China to limit urban expansion boundaries in major cities

By Cao Siqi Source:Global Times Published: 2015-6-5 0:18:02

The boundaries for 14 major cities including Beijing, Shanghai and Guangzhou will be limited by the end of the year to prevent them from "blind expansion," an urban planning official said Wednesday.

Analysts believe that it will neither affect urban development nor affect regional economic integration. 

In an interview with Guangdong-based Nandu Daily, Zhang Xiaoling, assistant to the president of the land survey and planning institute under the Ministry of Land and Resources, said that setting a boundary for urban development will be compulsory.

Dong Zuoji, director of the ministry's land planning department, said that the next step is to limit the expansion boundaries of over 600 cities across China. According to Zhang, the boundaries of emerging cities will change over time while strict limits will be imposed on large cities. Currently, many cities are expanding at a rapid rate especially by developing new districts and building big public squares.

The boundaries will take into consideration factors like city construction scale, land use plan and expansion scale, she added.

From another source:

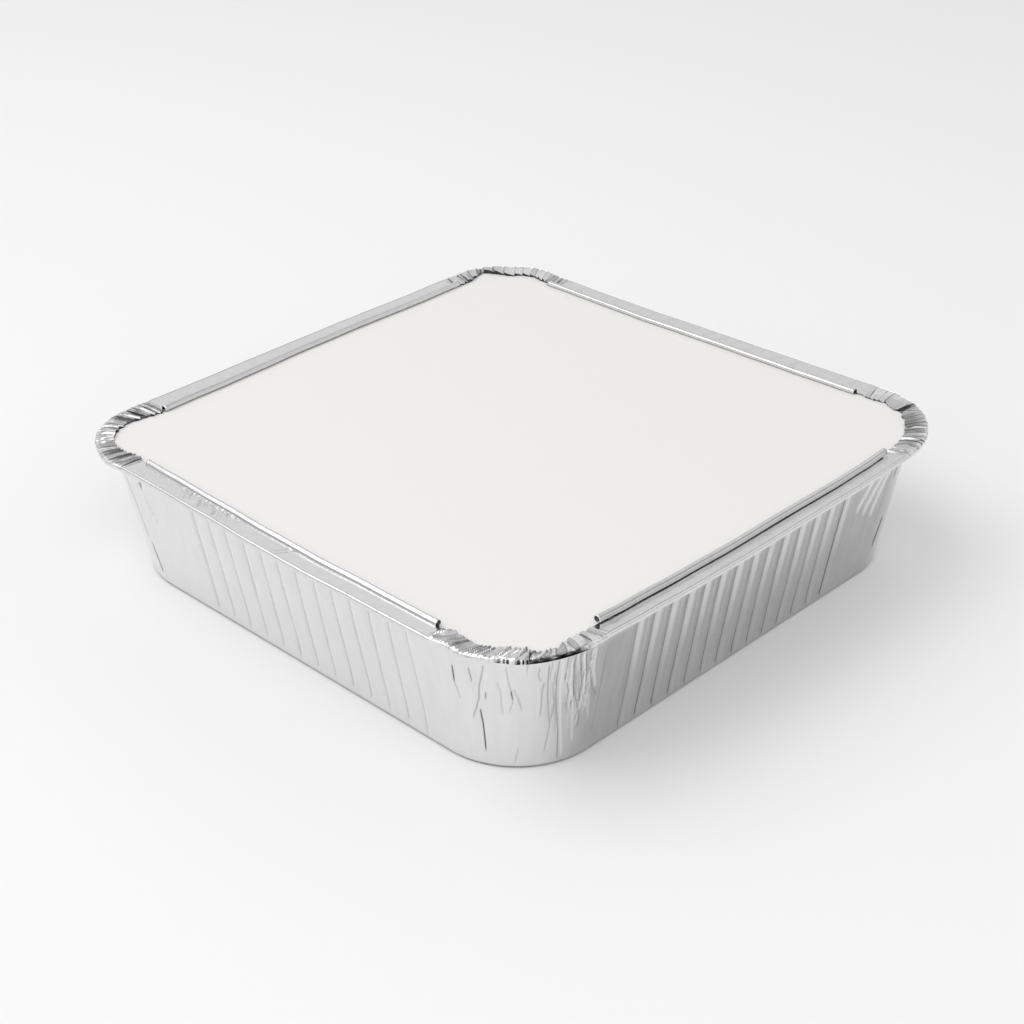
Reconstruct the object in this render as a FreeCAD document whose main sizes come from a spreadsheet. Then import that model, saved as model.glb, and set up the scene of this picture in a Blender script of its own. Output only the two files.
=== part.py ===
import FreeCAD, Part
import math
import os

import Sketcher

# Foil food container: a square tray pressed from one sheet of foil, and the plain
# board lid that its rim is folded over. The origin is the middle of the base's
# underside, +Z is up, and the walls face along X and Y. Sizes are in millimetres.

# Driving sizes: name, value, and what the size is.
SIZES = [
    ("foil", 0.1, "thickness of the foil"),
    ("base_width", 205.8, "across the base, where the wall planes meet the table"),
    ("base_corner", 30.2, "plan radius of the base's corners"),
    ("base_bend", 3.0, "radius of the bend between base and wall"),
    ("wall_taper", 10.6, "lean of the walls from upright, in degrees"),
    ("ledge_height", 49.4, "from the table to the underside of the ledge"),
    ("ledge", 2.85, "how far the rim stands out past the wall's top"),
    ("rim_corner", 32.7, "plan radius of the rim's corners"),
    ("fold_height", 1.6, "height of the folded edge, outside to outside"),
    ("fold_bend", 0.3, "size of the fold's lower and upper bends"),
    ("fold_seam", 1.0, "width of flat ledge that continues each folded length"),
    ("lip", 7.6, "from the rim's outermost line to the middle of the bead"),
    ("bead", 2.3, "outside diameter of the rolled bead"),
    ("bead_turn", 290.0, "how far the bead is rolled round, in degrees"),
    ("bead_length", 148.0, "length of each of the four beads"),
    ("corner_lip", 8.0, "width of the gathered lip at the corners"),
    ("pleats", 16, "pleats gathered at each corner"),
    ("pleat_rise", 0.7, "height of a pleat's crest over its foot"),
    ("flute_depth", 0.6, "depth of a flute at the top of the wall"),
    ("flute_steep", 0.8, "width of a flute's steep side, at the top of the wall"),
    ("flute_gentle", 2.6, "width of a flute's gentle side, at the top of the wall"),
    ("flute_start", 4.0, "height at which the flutes begin"),
    ("right_flutes", 14, "flutes in the right wall, and in the left one"),
    ("right_pitch", 8.24, "from flute to flute in the right and left walls"),
    ("right_first", -58.9, "place of the right wall's first flute along Y"),
    ("front_flutes", 13, "flutes in the front wall, and in the back one"),
    ("front_pitch", 8.87, "from flute to flute in the front and back walls"),
    ("front_first", -44.1, "place of the front wall's first flute along X"),
    ("lid_thickness", 0.5, "thickness of the board"),
    ("lid_gap", 0.9, "from the lid's edge to the inside of the folded rim"),
    ("lid_play", 0.05, "from the board up to the lip that holds it"),
]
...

Dong said that the move is meant to accelerate the transformation of city development and promote the quality of urbanization to save land and protect farmland, and to protect the ecosystem.

"Setting a boundary for urban development aims to optimize urban land-use structures and promote their development in a rational way. Such physical boundaries will not hinder regional economic integration as it depends on industrial coordination and economic complementation between cities," Li Jingguo, a property research fellow at the Chinese Academy of Social Sciences, told the Global Times.

In response to public concerns over the rise in housing prices, Li said that if authorities consider factors like population growth, a city's resources and real estate development trend, it may not affect housing prices.

The report showed that from 2000 to 2010, the urban expansion rate reached 64.45 percent, 18.55 percent higher than the urban population growth rate in the same period.